日本については、自然災害などの影響から脱する過程での短期的な成長率の減速は小さく、需給ギャップは貿易拡大で改善し、消費増税の影響も各種政策でかなりカバーされることが期待されます。長期的にはGDP(国内総生産)比で海外資産を最も多く持つ国として、安定すると思います。
インドについては、短期的にはモディ政権が今年の選挙を乗り越えて継続するとみています。また、会社更生などのルールを決めた破産法で銀行の不良債権処理が進み、改めて設備投資やインフラ投資に資金を振り向けやすくなっており、この効果が今後表れるとみています。

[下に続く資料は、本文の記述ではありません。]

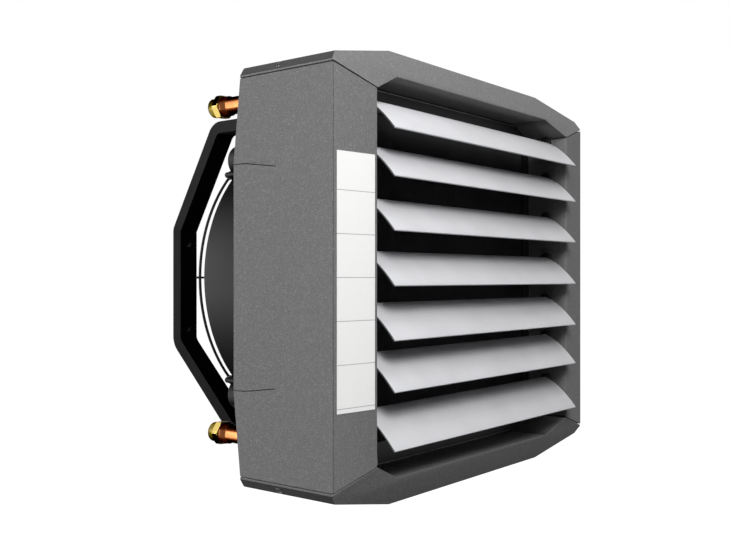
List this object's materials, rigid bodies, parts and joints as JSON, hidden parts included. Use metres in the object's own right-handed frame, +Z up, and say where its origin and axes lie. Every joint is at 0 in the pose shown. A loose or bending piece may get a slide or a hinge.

長期的には、成長率の変化が相対的に大きいことや、破産法や消費税に似たGST(商品サービス税)の導入で、政策運営が改善され始めていることに注目すべきでしょう。ただし、いまだにGDPに占める農業の比率が高いため、中所得国になるまでには時間がかかるとみています。
センチメント改善はいつまで続く?
2018年10~12月に世界株式市場は大きく下落しましたが、2019年2月以降、多くの主要市場で回復がみられました。これは当時、一部で強く主張された「景気後退リスク」の影響による弱気なセンチメントが反転し始め、今年2月頃からは報道などで「景気減速の織り込み」という表現に変わってきたことで説明ができそうです。
つまり、2016年前半のように、経済のマイナス成長などをいったん恐れた市場参加者が心配しすぎたことを調整し、リスク資産を持つことへの迷いを減らしているからでしょう。このような時期には、出遅れた資産を探して投資する方法が良いと思います。

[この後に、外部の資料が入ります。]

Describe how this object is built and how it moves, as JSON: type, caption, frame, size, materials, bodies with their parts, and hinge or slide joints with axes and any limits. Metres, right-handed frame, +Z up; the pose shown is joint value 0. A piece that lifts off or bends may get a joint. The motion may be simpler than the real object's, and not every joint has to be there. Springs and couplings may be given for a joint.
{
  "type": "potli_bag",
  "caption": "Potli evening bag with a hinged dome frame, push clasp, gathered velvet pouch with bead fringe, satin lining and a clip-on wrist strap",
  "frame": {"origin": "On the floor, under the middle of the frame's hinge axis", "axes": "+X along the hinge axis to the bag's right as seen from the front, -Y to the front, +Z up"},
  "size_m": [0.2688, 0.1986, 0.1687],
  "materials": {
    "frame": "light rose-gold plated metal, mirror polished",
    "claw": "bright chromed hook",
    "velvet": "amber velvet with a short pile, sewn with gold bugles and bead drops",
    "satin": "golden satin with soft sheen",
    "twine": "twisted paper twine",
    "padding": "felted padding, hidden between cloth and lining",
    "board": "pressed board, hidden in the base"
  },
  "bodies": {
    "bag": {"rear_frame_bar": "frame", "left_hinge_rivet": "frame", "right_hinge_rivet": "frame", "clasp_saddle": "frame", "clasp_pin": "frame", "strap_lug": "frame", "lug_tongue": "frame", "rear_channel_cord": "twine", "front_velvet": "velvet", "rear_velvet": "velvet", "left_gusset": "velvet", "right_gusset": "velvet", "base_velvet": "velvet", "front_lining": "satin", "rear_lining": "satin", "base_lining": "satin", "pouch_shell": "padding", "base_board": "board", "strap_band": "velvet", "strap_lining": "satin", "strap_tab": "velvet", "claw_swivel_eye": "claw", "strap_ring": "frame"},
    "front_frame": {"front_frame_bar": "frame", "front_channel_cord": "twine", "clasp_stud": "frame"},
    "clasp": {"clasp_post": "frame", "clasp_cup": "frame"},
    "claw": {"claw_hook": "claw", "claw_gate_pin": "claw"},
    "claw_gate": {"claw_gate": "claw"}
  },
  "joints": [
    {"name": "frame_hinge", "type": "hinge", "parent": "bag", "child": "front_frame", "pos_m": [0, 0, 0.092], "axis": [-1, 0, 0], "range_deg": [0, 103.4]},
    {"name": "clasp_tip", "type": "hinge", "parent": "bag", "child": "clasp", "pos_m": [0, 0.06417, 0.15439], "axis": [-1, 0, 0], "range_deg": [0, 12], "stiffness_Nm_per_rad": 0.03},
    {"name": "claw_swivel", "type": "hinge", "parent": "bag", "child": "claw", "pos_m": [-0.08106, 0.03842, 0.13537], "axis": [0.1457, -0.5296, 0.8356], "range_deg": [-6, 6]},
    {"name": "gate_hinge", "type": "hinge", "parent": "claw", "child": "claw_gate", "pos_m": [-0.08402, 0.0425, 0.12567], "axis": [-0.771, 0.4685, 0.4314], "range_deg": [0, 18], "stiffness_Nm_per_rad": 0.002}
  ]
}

今年前半は、主要市場で2018年の高値水準(9月頃)に戻るなどの改善が続くことで、センチメントは予想外に早く回復しそうです。すでに中国を含む多くの株式市場で昨年の高値水準に戻っていますが、景気減速懸念が「減速の程度」をめぐってまだ弱気にみえているようなので、センチメントの改善が継続し、出遅れた資産を物色する傾向は続くとみています。
年後半には、さらに成長率の程度に関心事が移り、インドの成長率加速や中国の政策効果の実現など、新興国の成長が注目されるでしょう。
先進国においては、年後半に2020年の景気後退リスクが再燃する懸念はあるものの、現実には設備投資の過熱感などが見られない限り、あるいは中央銀行が懸念するような資産市場のバブルが観察されない限り、景気後退を予想する必要はないとみています。